Exclusive-Carlyle quits bidding process for Thyssenkrupp marine arm

By Christoph Steitz

FRANKFURT (Reuters) -Private equity firm Carlyle has dropped out of a bidding process for the warship division of stricken conglomerate Thyssenkrupp, the German company said on Tuesday.

Carlyle’s withdrawal as a suitor for Thyssenkrupp Marine Systems (TKMS) is a major blow to Thyssenkrupp’s restructuring, which also includes plans for a 50:50 steel joint venture with Czech billionaire Daniel Kretinsky.

“We can confirm that the investment company Carlyle Group has informed us that it is withdrawing from the bidding process for the investment in Thyssenkrupp’s marine division,” Thyssenkrupp said in a response to emailed questions.

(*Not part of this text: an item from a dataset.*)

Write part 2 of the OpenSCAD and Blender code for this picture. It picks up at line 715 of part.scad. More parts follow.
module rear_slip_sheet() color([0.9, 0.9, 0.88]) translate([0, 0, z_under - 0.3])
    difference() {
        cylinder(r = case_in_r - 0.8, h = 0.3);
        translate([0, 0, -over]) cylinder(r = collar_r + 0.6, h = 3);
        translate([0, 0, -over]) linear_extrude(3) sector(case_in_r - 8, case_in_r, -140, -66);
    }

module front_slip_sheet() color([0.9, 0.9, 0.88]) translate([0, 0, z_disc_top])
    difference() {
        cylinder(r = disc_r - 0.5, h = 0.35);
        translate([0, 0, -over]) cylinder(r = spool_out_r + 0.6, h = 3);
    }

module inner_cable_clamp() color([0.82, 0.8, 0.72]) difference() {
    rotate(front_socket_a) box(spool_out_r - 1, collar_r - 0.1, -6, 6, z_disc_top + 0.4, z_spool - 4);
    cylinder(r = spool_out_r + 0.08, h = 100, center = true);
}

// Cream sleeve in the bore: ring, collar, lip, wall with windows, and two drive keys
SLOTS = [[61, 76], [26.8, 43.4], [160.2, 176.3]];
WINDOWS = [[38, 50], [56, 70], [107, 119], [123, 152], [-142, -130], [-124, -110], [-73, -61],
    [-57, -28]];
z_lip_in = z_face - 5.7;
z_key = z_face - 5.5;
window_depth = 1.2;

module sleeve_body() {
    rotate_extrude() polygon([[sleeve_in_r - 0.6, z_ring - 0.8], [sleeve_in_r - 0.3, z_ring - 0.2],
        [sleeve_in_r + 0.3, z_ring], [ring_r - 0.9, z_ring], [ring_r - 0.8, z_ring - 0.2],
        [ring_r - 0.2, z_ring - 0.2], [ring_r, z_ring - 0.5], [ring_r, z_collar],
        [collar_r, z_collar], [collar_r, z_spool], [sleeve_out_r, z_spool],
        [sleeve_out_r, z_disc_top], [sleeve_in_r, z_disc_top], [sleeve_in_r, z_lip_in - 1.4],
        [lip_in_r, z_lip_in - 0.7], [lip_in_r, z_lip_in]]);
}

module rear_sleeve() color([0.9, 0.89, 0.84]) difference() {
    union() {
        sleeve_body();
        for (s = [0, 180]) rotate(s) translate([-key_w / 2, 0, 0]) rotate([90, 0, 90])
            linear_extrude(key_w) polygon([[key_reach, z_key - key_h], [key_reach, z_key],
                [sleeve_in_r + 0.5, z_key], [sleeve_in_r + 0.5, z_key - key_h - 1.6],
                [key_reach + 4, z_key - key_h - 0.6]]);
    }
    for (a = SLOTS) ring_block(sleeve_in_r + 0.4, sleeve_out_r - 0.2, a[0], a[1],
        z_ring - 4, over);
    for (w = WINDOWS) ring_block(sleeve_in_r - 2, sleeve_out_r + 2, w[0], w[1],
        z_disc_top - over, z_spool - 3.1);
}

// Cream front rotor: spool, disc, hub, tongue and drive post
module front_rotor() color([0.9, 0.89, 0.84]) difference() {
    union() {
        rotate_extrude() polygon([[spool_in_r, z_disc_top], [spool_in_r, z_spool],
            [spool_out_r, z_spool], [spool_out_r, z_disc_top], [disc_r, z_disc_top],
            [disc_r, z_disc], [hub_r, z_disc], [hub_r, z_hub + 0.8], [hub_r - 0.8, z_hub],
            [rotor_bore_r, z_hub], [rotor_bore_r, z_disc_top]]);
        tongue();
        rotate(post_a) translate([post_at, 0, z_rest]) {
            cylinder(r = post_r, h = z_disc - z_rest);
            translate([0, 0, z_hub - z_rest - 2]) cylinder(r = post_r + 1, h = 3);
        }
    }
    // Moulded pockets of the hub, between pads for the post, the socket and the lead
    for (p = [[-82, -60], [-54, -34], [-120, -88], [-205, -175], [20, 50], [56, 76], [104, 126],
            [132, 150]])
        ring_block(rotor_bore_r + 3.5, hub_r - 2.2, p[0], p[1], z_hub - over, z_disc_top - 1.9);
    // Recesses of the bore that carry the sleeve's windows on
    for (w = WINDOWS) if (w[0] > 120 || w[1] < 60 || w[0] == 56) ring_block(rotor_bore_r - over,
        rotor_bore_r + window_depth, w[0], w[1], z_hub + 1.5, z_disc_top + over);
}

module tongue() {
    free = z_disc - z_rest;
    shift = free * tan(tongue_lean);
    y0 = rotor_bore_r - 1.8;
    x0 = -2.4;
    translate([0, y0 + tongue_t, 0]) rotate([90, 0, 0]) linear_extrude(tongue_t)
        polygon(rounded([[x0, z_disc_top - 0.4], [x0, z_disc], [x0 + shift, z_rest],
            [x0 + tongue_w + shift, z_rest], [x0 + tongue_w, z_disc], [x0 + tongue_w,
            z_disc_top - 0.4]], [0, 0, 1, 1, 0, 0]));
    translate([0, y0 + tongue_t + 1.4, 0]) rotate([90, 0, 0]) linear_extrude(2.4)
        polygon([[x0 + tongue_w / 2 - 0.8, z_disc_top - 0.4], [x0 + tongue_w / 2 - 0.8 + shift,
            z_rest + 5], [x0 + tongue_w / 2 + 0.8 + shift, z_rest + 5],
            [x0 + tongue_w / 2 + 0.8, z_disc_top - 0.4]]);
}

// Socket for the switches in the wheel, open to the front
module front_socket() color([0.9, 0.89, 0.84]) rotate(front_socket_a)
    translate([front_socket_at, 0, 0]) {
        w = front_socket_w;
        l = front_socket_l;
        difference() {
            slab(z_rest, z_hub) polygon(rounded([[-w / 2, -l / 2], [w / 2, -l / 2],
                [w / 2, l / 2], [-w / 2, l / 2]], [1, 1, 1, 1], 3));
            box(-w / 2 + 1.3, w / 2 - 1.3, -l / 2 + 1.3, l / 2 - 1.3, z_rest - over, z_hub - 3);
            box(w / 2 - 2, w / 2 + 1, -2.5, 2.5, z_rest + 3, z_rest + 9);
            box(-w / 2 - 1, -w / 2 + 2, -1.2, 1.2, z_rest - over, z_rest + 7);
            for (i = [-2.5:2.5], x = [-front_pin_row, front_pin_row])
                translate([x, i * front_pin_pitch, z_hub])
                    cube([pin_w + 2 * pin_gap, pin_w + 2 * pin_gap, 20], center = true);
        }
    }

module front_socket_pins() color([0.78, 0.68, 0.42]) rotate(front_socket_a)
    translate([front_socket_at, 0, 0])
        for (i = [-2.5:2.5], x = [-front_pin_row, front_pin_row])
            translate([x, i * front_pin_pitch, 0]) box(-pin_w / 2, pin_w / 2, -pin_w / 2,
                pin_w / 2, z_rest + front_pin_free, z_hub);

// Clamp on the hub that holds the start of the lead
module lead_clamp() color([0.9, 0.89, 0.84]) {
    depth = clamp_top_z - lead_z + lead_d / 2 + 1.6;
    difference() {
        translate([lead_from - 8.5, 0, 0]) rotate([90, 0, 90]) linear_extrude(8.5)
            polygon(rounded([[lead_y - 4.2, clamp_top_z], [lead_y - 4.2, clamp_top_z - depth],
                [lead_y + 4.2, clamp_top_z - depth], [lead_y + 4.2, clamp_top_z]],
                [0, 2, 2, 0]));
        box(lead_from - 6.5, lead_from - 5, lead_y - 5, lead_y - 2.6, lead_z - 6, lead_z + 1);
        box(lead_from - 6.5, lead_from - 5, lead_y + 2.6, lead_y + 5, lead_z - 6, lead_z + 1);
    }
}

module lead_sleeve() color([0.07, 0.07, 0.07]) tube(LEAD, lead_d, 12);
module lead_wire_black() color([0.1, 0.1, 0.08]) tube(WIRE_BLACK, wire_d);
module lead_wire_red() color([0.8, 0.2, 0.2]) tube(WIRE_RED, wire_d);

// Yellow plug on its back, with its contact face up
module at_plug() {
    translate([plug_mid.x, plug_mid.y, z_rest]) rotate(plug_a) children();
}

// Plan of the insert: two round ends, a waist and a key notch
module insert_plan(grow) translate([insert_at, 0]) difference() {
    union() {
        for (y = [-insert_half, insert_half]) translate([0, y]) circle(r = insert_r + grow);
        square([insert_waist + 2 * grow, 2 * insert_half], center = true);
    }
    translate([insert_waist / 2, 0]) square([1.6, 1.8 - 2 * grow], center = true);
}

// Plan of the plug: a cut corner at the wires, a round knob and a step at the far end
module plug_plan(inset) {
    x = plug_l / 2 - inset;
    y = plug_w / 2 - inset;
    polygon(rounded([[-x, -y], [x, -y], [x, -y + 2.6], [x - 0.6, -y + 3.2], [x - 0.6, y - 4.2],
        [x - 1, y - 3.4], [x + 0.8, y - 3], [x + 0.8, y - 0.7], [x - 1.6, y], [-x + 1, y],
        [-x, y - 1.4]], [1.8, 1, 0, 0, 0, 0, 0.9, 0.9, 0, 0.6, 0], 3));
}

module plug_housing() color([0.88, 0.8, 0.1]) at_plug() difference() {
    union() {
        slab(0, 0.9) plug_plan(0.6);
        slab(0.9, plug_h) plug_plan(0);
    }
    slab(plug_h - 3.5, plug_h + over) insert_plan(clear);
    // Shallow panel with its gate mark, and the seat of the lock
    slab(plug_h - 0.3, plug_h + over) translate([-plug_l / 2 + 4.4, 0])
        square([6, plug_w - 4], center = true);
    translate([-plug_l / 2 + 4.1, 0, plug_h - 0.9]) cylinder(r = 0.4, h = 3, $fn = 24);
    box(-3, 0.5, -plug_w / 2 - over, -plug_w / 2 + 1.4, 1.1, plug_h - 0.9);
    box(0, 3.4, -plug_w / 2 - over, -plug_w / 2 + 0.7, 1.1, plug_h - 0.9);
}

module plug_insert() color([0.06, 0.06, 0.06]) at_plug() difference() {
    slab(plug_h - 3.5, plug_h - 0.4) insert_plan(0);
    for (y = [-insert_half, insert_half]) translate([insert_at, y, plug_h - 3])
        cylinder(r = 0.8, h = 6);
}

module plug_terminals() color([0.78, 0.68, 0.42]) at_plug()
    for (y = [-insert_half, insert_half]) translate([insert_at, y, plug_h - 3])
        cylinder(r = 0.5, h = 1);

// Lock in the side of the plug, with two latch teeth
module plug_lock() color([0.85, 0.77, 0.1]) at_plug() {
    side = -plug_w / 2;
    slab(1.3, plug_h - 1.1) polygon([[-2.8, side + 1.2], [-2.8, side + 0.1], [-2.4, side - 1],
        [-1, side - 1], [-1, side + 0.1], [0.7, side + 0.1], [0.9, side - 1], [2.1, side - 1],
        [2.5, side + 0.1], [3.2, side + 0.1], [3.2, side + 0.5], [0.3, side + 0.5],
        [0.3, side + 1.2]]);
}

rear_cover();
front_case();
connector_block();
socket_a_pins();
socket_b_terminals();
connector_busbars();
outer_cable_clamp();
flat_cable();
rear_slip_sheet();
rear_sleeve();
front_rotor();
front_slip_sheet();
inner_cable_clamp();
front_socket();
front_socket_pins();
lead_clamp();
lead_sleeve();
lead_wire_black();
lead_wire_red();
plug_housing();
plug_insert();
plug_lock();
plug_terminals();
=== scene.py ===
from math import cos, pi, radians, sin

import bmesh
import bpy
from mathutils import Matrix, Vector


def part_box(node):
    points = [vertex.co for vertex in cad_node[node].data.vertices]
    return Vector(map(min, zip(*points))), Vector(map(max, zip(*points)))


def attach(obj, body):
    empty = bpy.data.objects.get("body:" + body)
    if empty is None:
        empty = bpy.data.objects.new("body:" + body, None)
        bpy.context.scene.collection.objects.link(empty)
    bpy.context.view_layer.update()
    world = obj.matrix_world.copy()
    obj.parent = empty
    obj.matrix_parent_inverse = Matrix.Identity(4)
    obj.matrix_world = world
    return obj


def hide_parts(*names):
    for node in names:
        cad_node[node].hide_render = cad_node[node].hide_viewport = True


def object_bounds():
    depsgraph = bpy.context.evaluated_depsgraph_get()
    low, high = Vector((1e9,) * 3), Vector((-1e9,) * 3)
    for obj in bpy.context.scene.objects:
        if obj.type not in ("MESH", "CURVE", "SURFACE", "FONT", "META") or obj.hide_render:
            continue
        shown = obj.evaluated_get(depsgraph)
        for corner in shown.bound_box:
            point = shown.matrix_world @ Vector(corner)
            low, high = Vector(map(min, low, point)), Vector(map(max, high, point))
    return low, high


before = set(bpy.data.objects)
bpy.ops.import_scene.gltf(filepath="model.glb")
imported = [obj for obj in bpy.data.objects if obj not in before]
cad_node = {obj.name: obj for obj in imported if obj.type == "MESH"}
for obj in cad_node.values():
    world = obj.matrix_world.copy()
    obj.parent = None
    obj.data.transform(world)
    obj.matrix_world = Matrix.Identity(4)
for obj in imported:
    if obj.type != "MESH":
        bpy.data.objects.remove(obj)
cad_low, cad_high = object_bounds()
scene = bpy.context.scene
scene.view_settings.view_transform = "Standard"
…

Thyssenkrupp shares fell as much as 3.7% on the news.

The company did not say why Carlyle had pulled out, adding that it would now focus on a spin-off of the division, which builds submarines and frigates, but remains open to industrial partnerships.

Carlyle declined to comment.

The German economy ministry said it was in talks with Thyssenkrupp about the future of its marine business but declined to give further details.

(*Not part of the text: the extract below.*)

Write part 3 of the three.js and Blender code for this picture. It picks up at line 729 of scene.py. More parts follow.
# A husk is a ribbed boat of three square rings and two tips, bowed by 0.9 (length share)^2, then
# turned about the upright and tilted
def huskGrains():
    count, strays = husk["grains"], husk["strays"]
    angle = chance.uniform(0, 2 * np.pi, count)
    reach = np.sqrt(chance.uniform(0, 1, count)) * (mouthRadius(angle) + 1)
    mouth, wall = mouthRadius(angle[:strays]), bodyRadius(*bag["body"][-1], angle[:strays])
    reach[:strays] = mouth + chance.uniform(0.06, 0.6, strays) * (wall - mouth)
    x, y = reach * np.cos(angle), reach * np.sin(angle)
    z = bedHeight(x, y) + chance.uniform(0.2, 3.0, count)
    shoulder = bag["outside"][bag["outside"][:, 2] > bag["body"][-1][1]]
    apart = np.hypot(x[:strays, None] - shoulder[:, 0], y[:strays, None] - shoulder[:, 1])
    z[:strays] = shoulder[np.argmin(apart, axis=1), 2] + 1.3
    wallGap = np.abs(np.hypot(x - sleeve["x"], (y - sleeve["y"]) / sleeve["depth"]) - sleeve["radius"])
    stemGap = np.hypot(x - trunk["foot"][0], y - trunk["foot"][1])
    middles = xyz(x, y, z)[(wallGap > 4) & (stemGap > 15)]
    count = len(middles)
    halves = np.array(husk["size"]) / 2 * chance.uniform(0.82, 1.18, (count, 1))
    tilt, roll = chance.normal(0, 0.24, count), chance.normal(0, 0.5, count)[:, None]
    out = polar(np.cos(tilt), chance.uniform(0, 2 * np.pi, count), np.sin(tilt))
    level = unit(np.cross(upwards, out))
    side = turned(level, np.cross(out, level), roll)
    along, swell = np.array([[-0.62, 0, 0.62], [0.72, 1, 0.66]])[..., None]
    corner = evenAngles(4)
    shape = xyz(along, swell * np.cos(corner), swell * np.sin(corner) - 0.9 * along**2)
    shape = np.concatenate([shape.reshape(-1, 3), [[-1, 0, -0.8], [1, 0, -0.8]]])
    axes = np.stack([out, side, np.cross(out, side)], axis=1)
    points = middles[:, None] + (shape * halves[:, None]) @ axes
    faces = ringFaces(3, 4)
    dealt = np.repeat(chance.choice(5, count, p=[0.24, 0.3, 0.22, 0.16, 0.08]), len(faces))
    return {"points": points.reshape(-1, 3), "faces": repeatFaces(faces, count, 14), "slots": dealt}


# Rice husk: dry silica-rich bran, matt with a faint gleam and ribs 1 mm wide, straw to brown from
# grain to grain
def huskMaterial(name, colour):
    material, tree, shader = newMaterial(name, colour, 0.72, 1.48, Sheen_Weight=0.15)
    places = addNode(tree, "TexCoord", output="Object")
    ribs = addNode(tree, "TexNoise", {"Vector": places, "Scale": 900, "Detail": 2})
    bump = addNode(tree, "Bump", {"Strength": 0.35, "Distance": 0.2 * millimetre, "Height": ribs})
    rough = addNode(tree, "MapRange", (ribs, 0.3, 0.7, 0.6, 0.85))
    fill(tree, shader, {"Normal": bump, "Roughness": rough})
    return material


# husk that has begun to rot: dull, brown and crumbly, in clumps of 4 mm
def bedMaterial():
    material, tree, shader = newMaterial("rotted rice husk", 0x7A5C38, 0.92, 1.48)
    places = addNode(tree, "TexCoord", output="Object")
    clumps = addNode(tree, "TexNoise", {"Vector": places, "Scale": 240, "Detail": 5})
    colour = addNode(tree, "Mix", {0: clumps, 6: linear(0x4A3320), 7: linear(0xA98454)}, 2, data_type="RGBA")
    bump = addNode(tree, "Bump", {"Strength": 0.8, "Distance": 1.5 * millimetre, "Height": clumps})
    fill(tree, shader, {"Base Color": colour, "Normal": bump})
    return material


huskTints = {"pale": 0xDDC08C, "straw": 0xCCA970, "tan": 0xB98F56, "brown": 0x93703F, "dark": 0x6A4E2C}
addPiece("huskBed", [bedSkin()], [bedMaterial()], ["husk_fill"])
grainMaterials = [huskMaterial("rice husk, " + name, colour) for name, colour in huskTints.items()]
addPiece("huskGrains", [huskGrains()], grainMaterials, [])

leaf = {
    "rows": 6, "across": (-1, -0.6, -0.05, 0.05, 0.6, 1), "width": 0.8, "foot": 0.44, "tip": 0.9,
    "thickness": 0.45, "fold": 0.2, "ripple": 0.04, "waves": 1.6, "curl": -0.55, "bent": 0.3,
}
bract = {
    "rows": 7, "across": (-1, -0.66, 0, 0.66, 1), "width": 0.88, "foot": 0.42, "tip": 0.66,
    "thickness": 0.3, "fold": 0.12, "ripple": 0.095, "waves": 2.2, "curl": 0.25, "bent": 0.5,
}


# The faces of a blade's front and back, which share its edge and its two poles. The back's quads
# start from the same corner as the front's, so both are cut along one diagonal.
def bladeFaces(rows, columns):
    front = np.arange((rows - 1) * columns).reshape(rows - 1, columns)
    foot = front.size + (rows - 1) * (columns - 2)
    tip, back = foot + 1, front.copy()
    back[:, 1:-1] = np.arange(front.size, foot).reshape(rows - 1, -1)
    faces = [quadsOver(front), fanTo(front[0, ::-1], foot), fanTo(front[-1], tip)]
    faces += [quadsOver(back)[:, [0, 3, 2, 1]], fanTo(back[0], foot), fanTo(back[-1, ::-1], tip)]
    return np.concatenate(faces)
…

Sources told Reuters in June that Carlyle and state lender KfW were in talks over joint acquisition of a majority stake in TKMS, saying the business was then valued at about 1.6 billion euros ($1.73 billion).

Thyssenkrupp Chief Executive Miguel Lopez told analysts in August that he was confident efforts to sell TKMS, either to a consortium of buyers or via a spin-off, would succeed in the “coming months”.

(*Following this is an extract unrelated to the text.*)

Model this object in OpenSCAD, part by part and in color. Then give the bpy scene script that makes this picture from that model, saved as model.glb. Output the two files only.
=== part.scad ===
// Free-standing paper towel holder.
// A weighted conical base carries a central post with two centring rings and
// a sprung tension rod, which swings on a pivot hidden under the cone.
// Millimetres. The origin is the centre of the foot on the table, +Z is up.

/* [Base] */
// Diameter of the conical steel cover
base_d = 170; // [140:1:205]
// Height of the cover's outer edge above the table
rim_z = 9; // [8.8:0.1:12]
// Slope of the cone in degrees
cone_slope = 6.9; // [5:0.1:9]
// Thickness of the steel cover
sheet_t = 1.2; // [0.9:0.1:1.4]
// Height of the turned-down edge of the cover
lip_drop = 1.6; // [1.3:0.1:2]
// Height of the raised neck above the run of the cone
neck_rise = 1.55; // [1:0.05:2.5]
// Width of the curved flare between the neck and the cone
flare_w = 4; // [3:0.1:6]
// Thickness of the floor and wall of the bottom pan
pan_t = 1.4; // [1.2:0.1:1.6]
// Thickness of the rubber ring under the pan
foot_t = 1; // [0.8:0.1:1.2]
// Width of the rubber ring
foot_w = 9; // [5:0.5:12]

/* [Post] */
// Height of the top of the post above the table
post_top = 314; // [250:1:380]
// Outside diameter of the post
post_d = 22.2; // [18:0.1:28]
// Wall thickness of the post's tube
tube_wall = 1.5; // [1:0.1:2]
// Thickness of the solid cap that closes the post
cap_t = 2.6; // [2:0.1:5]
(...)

Thyssenkrupp, which also produces car parts and operates a big materials trading business, said it remained in talks with the government about possible participation in TKMS, which generated nine-month operating profit (EBIT) of 74 million euros, up more than two thirds year on year.

“We remain convinced that the naval sector can best take advantage of the industry’s global growth opportunities by operating independently,” Thyssenkrupp said.

“In addition, independence offers a good starting position for possible national and European consolidation.”